Markets dislike uncertainty, stakeholders dislike uncertainty, employees dislike uncertainty.

And succession often creates uncertainty even when the incoming leader broadly supports the existing strategy. This is because leadership is not merely about decisions.

It is also about credibility.

For nearly two years, Starmer's government invested heavily in what became known as the UK-EU "reset." Unlike previous debates surrounding Brexit, the goal was not to rejoin the Single Market or Customs Union. Instead, it focused on reducing friction through a series of practical agreements. Whether one supported or opposed the approach, the strategic direction was clear. Businesses, diplomats, investors, and policymakers could orient themselves around a relatively stable set of assumptions.

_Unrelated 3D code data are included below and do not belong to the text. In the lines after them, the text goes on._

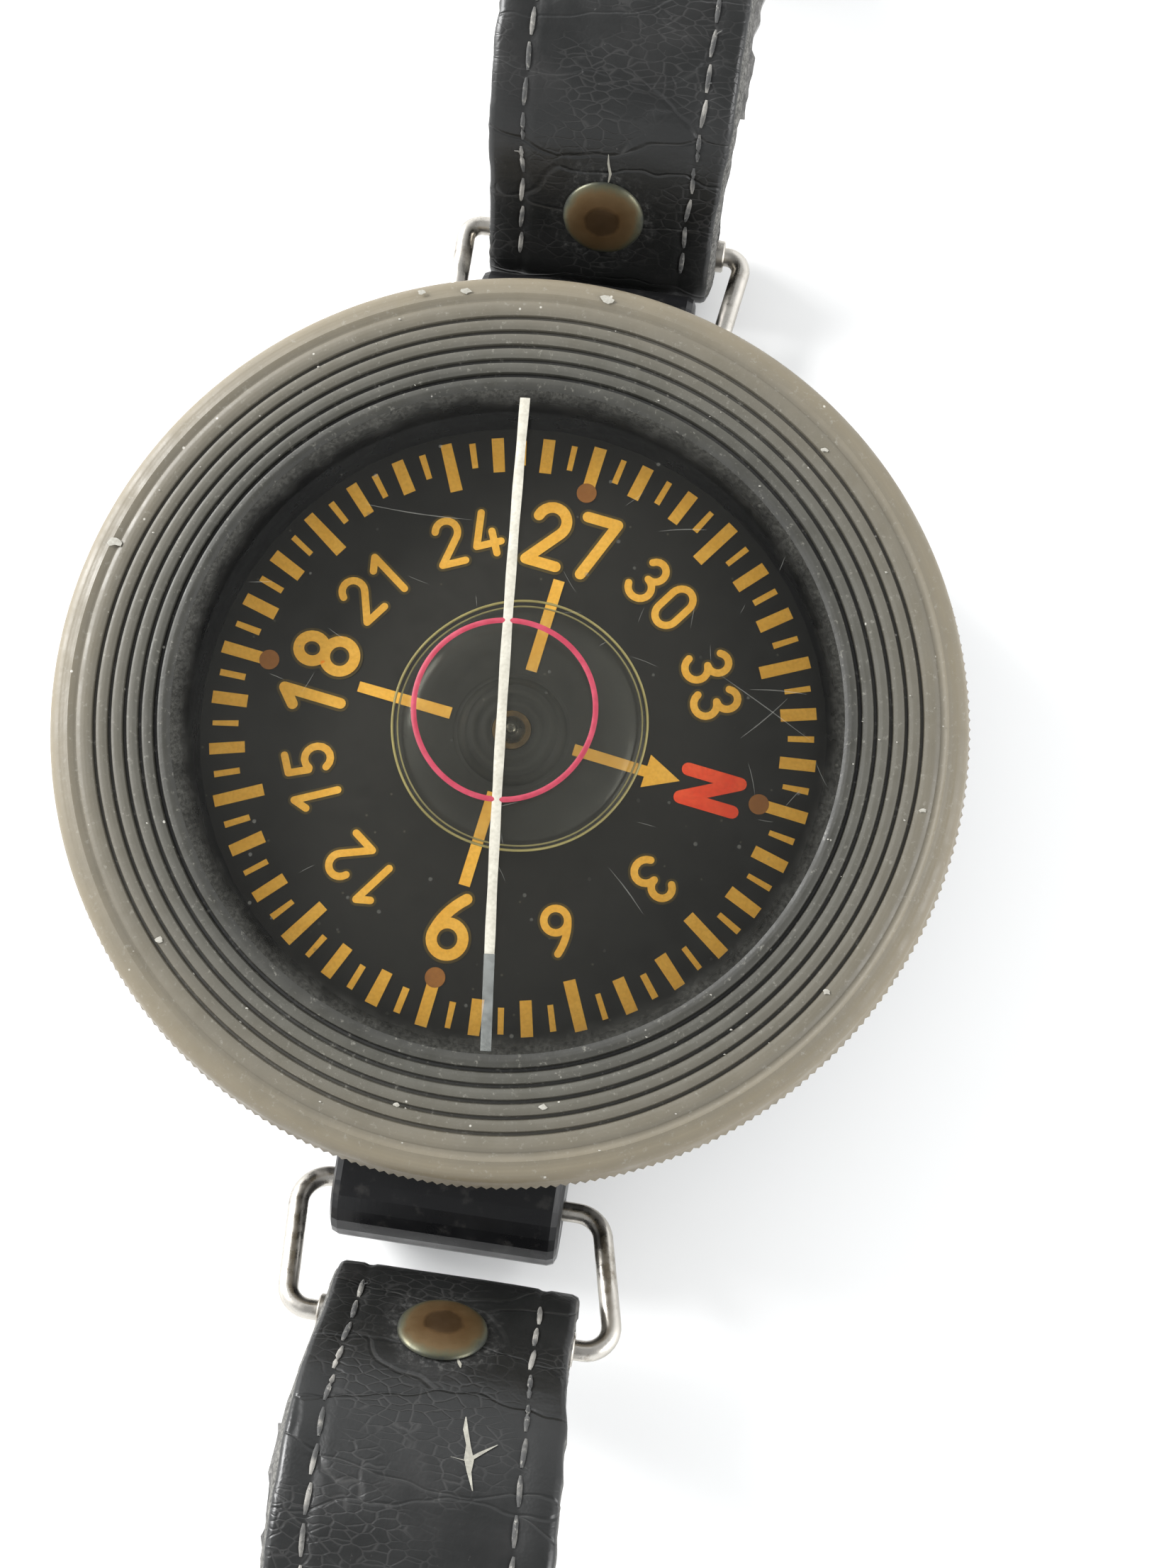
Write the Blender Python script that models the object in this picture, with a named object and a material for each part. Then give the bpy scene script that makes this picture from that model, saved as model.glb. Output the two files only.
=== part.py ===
"""Liquid-filled wrist compass on a two-piece leather strap.

Frame: metres, +Z up the compass axis, +Y along the strap towards the buckle, +X to the right.
The origin is the middle of the back plate's outer face, on the surface that the compass lies on.
"""

import math

import bmesh
import bpy
from mathutils import Matrix, Vector

MM = 0.001
TAU = 2 * math.pi

# ---- clearances ----
GAP = 0.3 * MM                # between neighbouring pieces
LAYER_GAP = 0.1 * MM          # between the two leather layers
SEAT = 0.05 * MM              # between pieces that are pressed together
TURNED_SEGMENTS = 48          # facets round a large turned piece
SMALL_SEGMENTS = 24           # facets round a small turned piece

# ---- capsule: the transparent housing that turns in the base ----
CAPSULE_RADIUS = 30.0 * MM    # over the knurled edge
CAPSULE_LAND_Z = 19.4 * MM    # flat shoulder outside the grooves
CAPSULE_WIDEST_Z = 17.0 * MM  # where the sloping shoulder meets the knurled wall
SKIRT_BOTTOM_Z = 11.2 * MM    # lower rim of the knurled skirt
SKIRT_WALL = 2.2 * MM
WINDOW_RADIUS = CAPSULE_RADIUS - 8.4 * MM    # domed window inside the grooves
DOME_RISE = 2.0 * MM
DOME_THICKNESS = 1.3 * MM
GROOVE_COUNT = 5
GROOVE_PITCH = 0.98 * MM
GROOVE_DEPTH = 0.3 * MM
GROOVE_HALF_WIDTH = 0.2 * MM
SHOULDER_RADIUS = CAPSULE_RADIUS - 1.4 * MM    # outer edge of the land

# ---- liquid chamber ----
CHAMBER_RADIUS = WINDOW_RADIUS + 0.9 * MM
CUP_WALL = 2.0 * MM
CUP_FLOOR_THICKNESS = 1.5 * MM
CUP_BOTTOM_Z = 5.5 * MM
CUP_RIM_Z = 16.0 * MM
GASKET_THICKNESS = 0.4 * MM
SPIGOT_RADIUS = CHAMBER_RADIUS - 5.5 * MM
SPIGOT_WALL = 2.5 * MM
SPIGOT_BOTTOM_Z = 1.6 * MM
FILLER_RADIUS = 1.5 * MM
FILLER_HEAD_RADIUS = 2.4 * MM
FILLER_OFFSET = 8.5 * MM

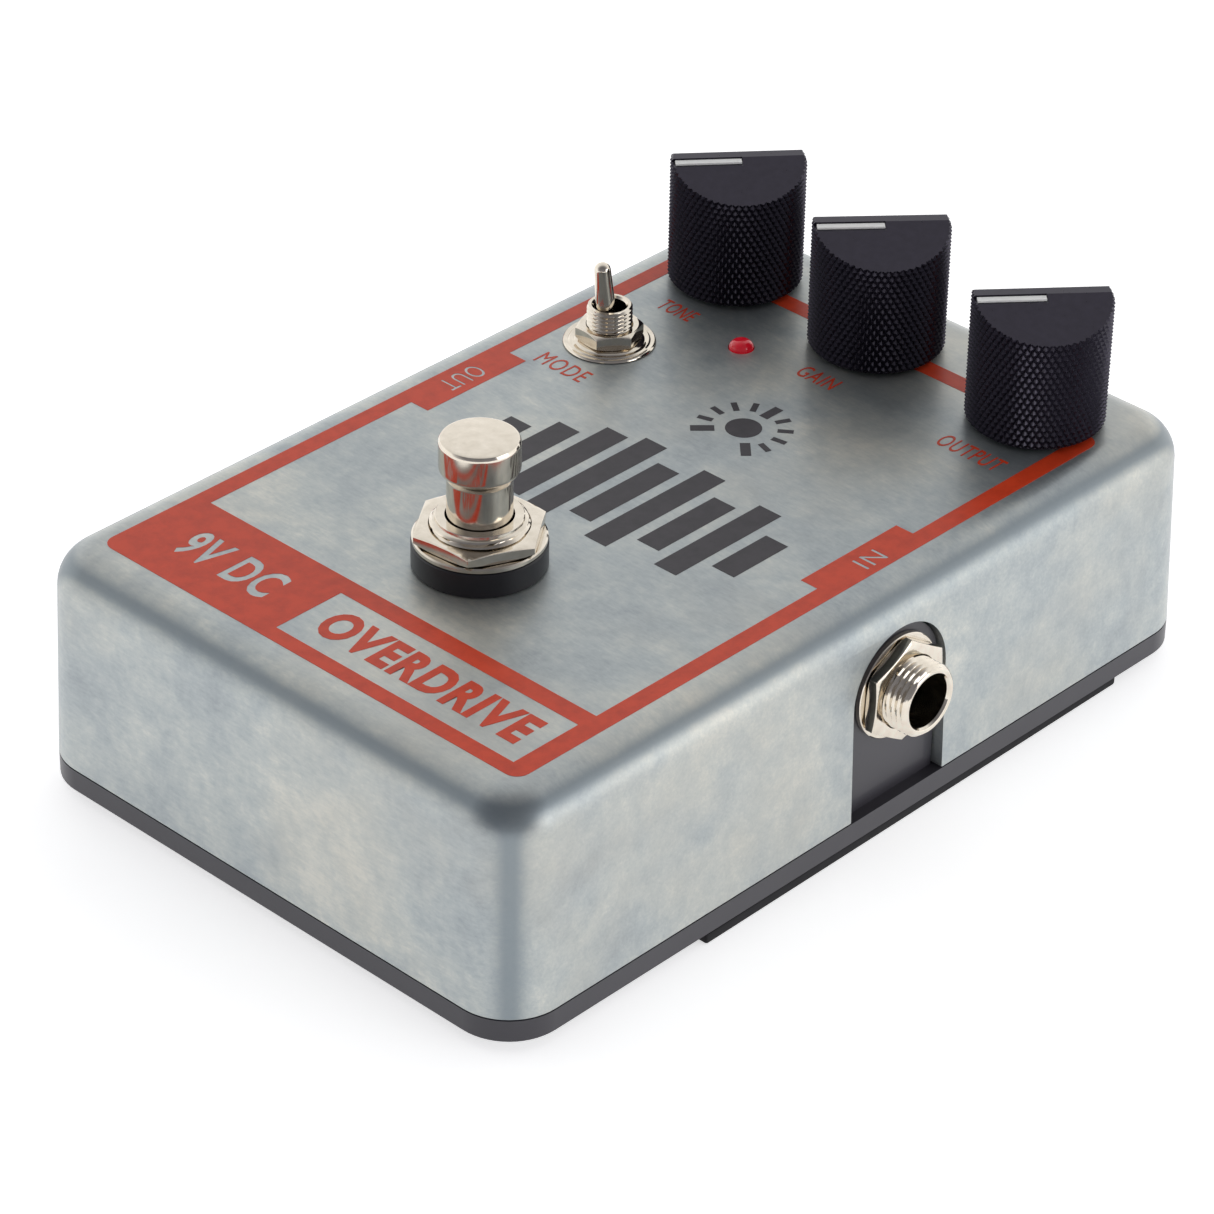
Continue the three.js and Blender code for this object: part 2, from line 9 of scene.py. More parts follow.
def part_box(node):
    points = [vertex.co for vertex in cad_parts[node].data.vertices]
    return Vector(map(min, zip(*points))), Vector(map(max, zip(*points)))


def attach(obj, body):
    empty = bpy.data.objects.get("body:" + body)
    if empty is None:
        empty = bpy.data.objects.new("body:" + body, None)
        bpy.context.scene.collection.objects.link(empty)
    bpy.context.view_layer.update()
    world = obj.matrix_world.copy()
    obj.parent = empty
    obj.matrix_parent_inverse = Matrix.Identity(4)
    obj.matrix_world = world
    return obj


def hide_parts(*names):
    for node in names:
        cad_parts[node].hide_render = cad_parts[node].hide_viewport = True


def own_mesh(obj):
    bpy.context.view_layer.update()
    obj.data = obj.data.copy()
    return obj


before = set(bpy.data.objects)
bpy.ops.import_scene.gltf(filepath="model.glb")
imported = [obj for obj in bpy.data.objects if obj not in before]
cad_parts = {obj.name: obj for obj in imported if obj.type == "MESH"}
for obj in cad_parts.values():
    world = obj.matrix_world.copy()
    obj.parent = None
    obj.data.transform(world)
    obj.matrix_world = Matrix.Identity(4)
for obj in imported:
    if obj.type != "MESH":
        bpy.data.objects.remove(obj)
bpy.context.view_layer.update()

# ---------------------------------------------------------------------------------------------
# Camera: a long lens from the player's right, looking down at the front corner.
# Its place is in metres and its turns in degrees; the focal length is for a 36 mm wide sensor.
camera = bpy.data.objects.new("camera", bpy.data.cameras.new("camera"))
bpy.context.scene.collection.objects.link(camera)
camera.location = (0.3342, -0.3601, 0.3342)
camera.rotation_euler = [math.radians(turn) for turn in (56.963, -0.854, 43.715)]
camera.data.sensor_width = 36
camera.data.lens = 141.4
camera.data.clip_start = 0.01
bpy.context.scene.camera = camera

# ---------------------------------------------------------------------------------------------
# Base tray: pressed black-enamelled steel, with a rim that the housing stands on and three ears
# that rise behind the housing's slots and carry the sockets. The ears are folded up from the floor.
MM = 0.001


def corners(node):
    """The lowest and highest corners of a solid, in millimetres."""
    return [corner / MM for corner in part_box(node)]


def middle(node):
    """The middle of a solid, in millimetres."""
    low, high = corners(node)
    return (low + high) / 2


housing_low, housing_high = corners("housing")
WIDTH = housing_high.x - housing_low.x
LENGTH = housing_high.y - housing_low.y
SEAM_Z = housing_low.z
TOP_Z = housing_high.z
TRAY_LOW = corners("base_tray")[0].z
CORNER = 7.4


def new_object(name, data):
    """An object in the scene with the given mesh, curve or light."""
    obj = bpy.data.objects.new(name, data)
    bpy.context.scene.collection.objects.link(obj)
    return obj


def mesh_of(name, vertices, faces):
    """A mesh with its doubles merged and its faces turned outwards, in millimetres."""
    mesh = bpy.data.meshes.new(name)
    mesh.from_pydata([tuple(v) for v in vertices], [], faces)
    work = bmesh.new()
    work.from_mesh(mesh)
    bmesh.ops.remove_doubles(work, verts=work.verts, dist=1e-5)
    bmesh.ops.recalc_face_normals(work, faces=work.faces)
    work.to_mesh(mesh)
    work.free()
    return mesh


def rounded_outline(width, length, radius, steps=14):
    """Points round a rectangle with round corners, anticlockwise from the front right corner."""
    points = []
    for quarter, (sx, sy) in enumerate(((1, 1), (-1, 1), (-1, -1), (1, -1))):
        for step in range(steps + 1):
            turn = (quarter + step / steps) * math.pi / 2
            x = sx * (width / 2 - radius) + radius * math.cos(turn)
            y = sy * (length / 2 - radius) + radius * math.sin(turn)
            points.append((x, y))
    return points


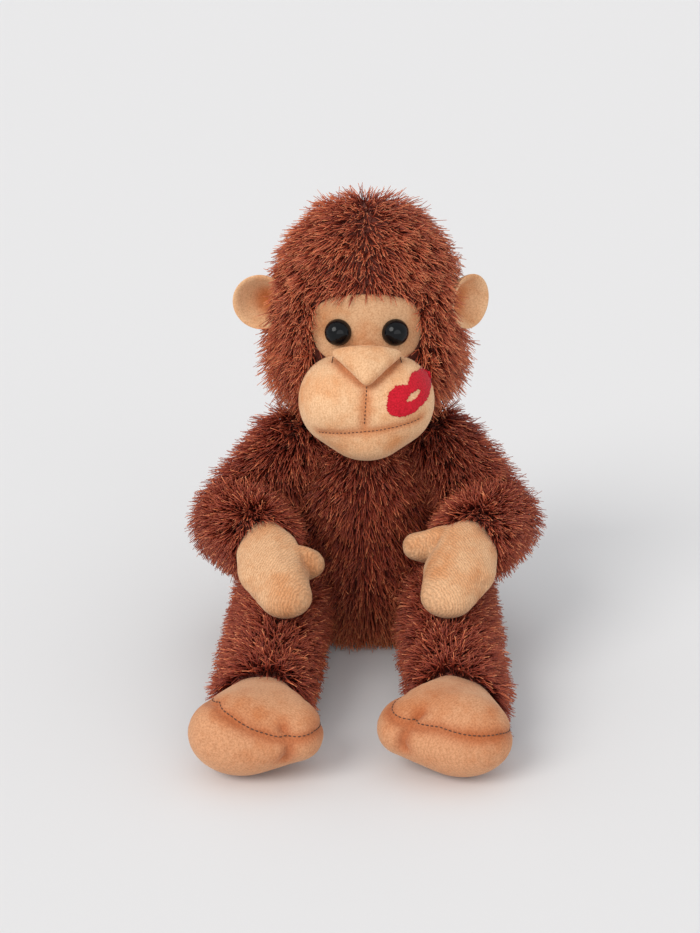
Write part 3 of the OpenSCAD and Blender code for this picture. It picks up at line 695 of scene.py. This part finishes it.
# The cloth is drawn in under the two lower edges of the nose, with painted shade in the groove
under_nose = [(share * (nose_half + 0.5) * MM, NOSE_TOP - (13 - 10 * abs(share)) * MM)
              for share in np.linspace(-1, 1, 21)]
# Each line is drawn in, and painted shade darkens the cloth along it
for line, depth, width in ((under_nose, 2.0, 1.5), (centre_line, 1.1, 1.3), (mouth_line, 0.8, 1.1)):
    pulled_in(muzzle, on_muzzle(tree, line), depth * MM, width * MM)
subdivided(muzzle)
tree = tree_of(muzzle)
# The muzzle's velour is lighter and paler than the face's: partly its own colour, partly painted light for
# the light thrown up under the chin
muzzle.data.materials.append(velour("velour_muzzle", depth=0.15, tint=(1.06, 1.08, 1.1)))
solids["muzzle"] = finished(muzzle, "muzzle_padded", "head",
                            ["muzzle_right", "muzzle_left", "chin_panel", "muzzle_stuffing"])
stitches("mouth_seams", "head", ["mouth_stitches"],
         [on_muzzle(tree, line, 0.12 * MM) for line in (centre_line, mouth_line)],
         radius=0.24 * MM, pitch=1.75 * MM, share=0.55)

# The nose is a folded triangle, with its corners tacked down. It has rolled corners and a crest
# above, a full middle, and a blunt tip on the centre seam
nose_eggs = [((x, y, z), (r, r, r)) for x, y, z, r in (
    (-nose_half + 1.2, -7, 23.4, 2.1), (nose_half - 1.2, -7, 22.8, 2.1), (-7.5, -10.8, 24.9, 2.3),
    (7.5, -10.8, 24.5, 2.3), (0, -13, 24.9, 2.5), (0, -18, 20.5, 3.0), (-7, -15.6, 21.2, 2.7),
    (7, -15.6, 20.9, 2.7), (0, -20.6, 15.3, 2.9))]
nose = one_skin([hull_of(nose_eggs, Matrix.Translation(muzzle_at))], 0.8 * MM, 6)
nose = puffed(nose, cap=0.8 * MM)
subdivided(nose)
nose.data.materials.append(velour("velour_nose", depth=0.1))
solids["nose"] = finished(nose, "nose_folded", "head", ["nose_fold"])
# One short tack below each upper corner, where the muzzle first comes forward of it
tacks = [on_muzzle(tree, [(sign * (nose_half - 0.4 + 0.3 * k) * MM, NOSE_TOP - (3 + 0.8 * k) * MM)
                          for k in range(9)], 0.2 * MM)[:3] for sign in SIDES.values()]
stitches("nose_tacks", "head", ["nose_stitches"], tacks, pitch=1.3 * MM)

# ---- Lip print ----
# A red print of a pair of parted lips on the left cheek, in the same short pile, with a ragged edge.

LIPS_L = 23 * MM
LIPS_H = 14 * MM


def lips_cover(s, v):
    """True where the print is red: s runs along the lips from -1 to 1, v across them."""
    def hump(at, half, high):
        return high * max(1 - ((s - at) / half) ** 2, 0) ** 0.9
    upper = max(hump(-0.3, 0.7, 0.52), hump(0.48, 0.48, 0.44))
    lower = -0.47 * max(1 - abs(s - 0.05) ** 2.6, 0) ** 0.75
    parted = ((s - 0.14) / 0.3) ** 2 + ((v + 0.06 + 0.05 * (s - 0.14)) / 0.1) ** 2 < 1
    return lower < v < upper and not parted


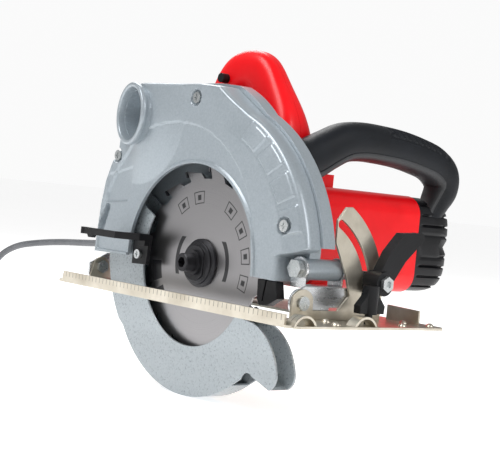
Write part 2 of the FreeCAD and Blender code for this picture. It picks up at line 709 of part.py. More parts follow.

Leadership transitions disrupt those assumptions.

Andy Burnham, who now appears the most likely successor, has historically expressed support for closer ties with Europe and has previously suggested he would like Britain to rejoin the European Union during his lifetime. At the same time, he has recently emphasized that he does not intend to reopen old Brexit battles. The result is a familiar leadership dilemma.

Stakeholders know roughly where the organization is heading.

They are less certain about the route it will take to get there.

Research consistently shows that this period of ambiguity carries real consequences. A study published in the Strategic Management Journal found that leadership transitions frequently create short-term declines in organizational performance, not necessarily because strategies change, but because stakeholders delay decisions while waiting for clarity. Investors postpone commitments. Employees become cautious. Partners hesitate. Customers seek reassurance.

The challenge is not the transition itself.

It is the uncertainty surrounding it.

This may be the most overlooked aspect of leadership succession. Many leaders assume their primary responsibility is defining strategy. In reality, one of the most important tests of leadership is whether the strategy remains credible after they leave.

The best leaders understand that institutions should become stronger than the individuals who temporarily lead them.

Consider the Marshall Plan following World War II. Although George Marshall became synonymous with the initiative, its long-term success depended on institutions capable of sustaining cooperation after its architects moved on. The same principle can be seen in companies like Microsoft, where strategic priorities evolved across multiple CEOs while maintaining continuity around broader organizational objectives. Leadership changed. The institution endured.

Others have been less successful.

WeWork's dramatic collapse after Adam Neumann's departure exposed how dependent the organization had become on a single individual. The challenge was not merely replacing a founder. It was replacing the narrative that held the company together. When leadership and strategy become inseparable, succession becomes extraordinarily difficult.

The UK's relationship with Europe now faces a smaller but related challenge. The issue is not whether the next prime minister supports closer cooperation. It is whether stakeholders believe the broader strategy remains durable enough to justify continued investment and engagement.

That is ultimately what succession tests. Not whether leaders can create momentum. Whether they can institutionalize it.

Because leadership is often measured by what happens while someone is in office. But the strength of a strategy is usually revealed by what happens after they leave.

And that may be the real story behind the uncertainty surrounding the EU summit.

Not Brexit, not Brussels, not even Keir Starmer.

But a question every leader eventually faces.

Can the future you've spent years building survive without you?